The plaintiffs have sued the board of education of the City of New York in this action for a judgment (1) declaring arbitrary, discriminatory, illegal and void so much of subdivision 6 of section 82 of the defendant's by-laws as permits the assignment of a teacher to serve as acting chairman of department of instruction in an academic or vocational high school "without increase in rank or pay"; (2) declaring that the high school teachers assigned to serve as and doing the work of acting chairmen of departments are each entitled to the higher salary specified in Schedule II-b for a chairman of department; and (3) awarding a money judgment to each of the plaintiffs for the difference between the salary paid to him as a teacher and that which he claims he should have received as a chairman.

In respect of matters pertinent to the present inquiry, the statutory scheme of things is quite comprehensive and easily comprehensible. The Education Law is detailed, explicit and mandatory. A rapid survey of its applicable provisions will aid in a solution of the problem presented in this lawsuit.

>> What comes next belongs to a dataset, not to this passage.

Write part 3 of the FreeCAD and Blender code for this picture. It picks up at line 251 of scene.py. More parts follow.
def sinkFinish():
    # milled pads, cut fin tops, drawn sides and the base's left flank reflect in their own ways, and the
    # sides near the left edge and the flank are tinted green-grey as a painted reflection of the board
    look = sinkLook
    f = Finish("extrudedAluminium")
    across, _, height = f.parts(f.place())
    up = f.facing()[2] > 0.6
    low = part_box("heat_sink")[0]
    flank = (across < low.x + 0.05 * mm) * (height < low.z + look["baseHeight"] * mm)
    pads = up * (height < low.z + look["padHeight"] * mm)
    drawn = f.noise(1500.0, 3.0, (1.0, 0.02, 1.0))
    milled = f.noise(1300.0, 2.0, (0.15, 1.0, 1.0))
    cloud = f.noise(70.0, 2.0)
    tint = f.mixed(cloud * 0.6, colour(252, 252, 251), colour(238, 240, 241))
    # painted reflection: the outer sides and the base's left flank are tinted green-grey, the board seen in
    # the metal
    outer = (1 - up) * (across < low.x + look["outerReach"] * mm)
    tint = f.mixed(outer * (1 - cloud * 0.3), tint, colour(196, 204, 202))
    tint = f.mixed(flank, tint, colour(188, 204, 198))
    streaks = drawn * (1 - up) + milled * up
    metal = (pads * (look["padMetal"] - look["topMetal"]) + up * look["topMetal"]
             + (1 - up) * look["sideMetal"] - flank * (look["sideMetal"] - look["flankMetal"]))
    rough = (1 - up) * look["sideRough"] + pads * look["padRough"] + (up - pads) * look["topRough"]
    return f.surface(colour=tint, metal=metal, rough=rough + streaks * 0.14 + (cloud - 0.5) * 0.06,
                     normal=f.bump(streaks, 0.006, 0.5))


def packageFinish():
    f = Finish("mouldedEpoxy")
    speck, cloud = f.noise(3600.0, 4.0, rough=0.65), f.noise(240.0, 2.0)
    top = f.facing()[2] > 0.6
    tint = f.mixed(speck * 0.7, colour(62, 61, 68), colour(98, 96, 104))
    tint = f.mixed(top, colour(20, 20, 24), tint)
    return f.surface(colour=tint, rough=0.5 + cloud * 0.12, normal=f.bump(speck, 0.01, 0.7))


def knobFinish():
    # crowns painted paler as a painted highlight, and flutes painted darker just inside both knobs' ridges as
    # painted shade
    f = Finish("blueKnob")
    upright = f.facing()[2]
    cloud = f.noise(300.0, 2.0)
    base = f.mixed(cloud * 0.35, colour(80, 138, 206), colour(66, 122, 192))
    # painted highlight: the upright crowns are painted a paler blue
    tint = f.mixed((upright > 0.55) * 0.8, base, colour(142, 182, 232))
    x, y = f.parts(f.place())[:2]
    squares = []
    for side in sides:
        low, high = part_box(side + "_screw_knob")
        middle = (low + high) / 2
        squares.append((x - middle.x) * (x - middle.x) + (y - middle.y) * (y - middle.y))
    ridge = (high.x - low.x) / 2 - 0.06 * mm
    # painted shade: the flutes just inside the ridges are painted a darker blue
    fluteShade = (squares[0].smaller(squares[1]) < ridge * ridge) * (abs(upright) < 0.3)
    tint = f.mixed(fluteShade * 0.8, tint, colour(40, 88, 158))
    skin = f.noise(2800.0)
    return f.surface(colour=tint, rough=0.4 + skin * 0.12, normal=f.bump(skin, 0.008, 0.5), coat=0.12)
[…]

The power is vested in the board of education "To create, * * * maintain and consolidate such positions * * * as, in its judgment, may be necessary for the proper and efficient administration of its work; to appoint * * * such * * * supervisors, principals, teachers * * * and other employees * * * as said board shall determine necessary for the efficient management of the schools * * *; and to determine their duties except as otherwise provided" by the statute (§ 2554, subd. 2). It is the board of education (and then only "on the recommendation of the superintendent of schools") which is the body empowered to designate "the kind and grades of licenses which shall be required for service as principal * * * supervisor * * * or * * * head of department * * * or any other position of the teaching staff together with the academic and professional qualifications required for each kind or grade of license" (§ 2573, subd. 10). The board of education alone has the power to make appointments of "supervisors, principals, teachers and all other members of the teaching and supervising staff", and then only "upon the recommendation of the superintendent" (§ 2573, subd. 1). It is the superintendent who has the power to issue licenses "as may be required under the by-laws and regulations of the board", but such licenses may be issued only on the recommendation of the board of examiners (§ 2566, subd. 7). The board of examiners has the duty "to hold examinations whenever necessary, to examine all applicants who are required to be licensed or to have their names placed upon eligible lists for appointment in the schools * * *, and to prepare all necessary eligible lists" (§ 2569, subd. 1). Such appointments "shall be from the first three persons on appropriate eligible lists prepared by the board of examiners" (§ 2573, subd. 10). And, in the concluding sentence of subdivision 10 of section 2573 of the Education Law, the Legislature has unmistakably provided that "No person required to have a license under the provisions of this chapter [Chapter 16 of the Consolidated Laws, being the Education Law] in order to be employed in a position who does not have such license shall have any claim for salary, except that a person who has been assigned to teach in a subject or field not specifically covered in his license but on the same rank or level of service shall be entitled to his salary."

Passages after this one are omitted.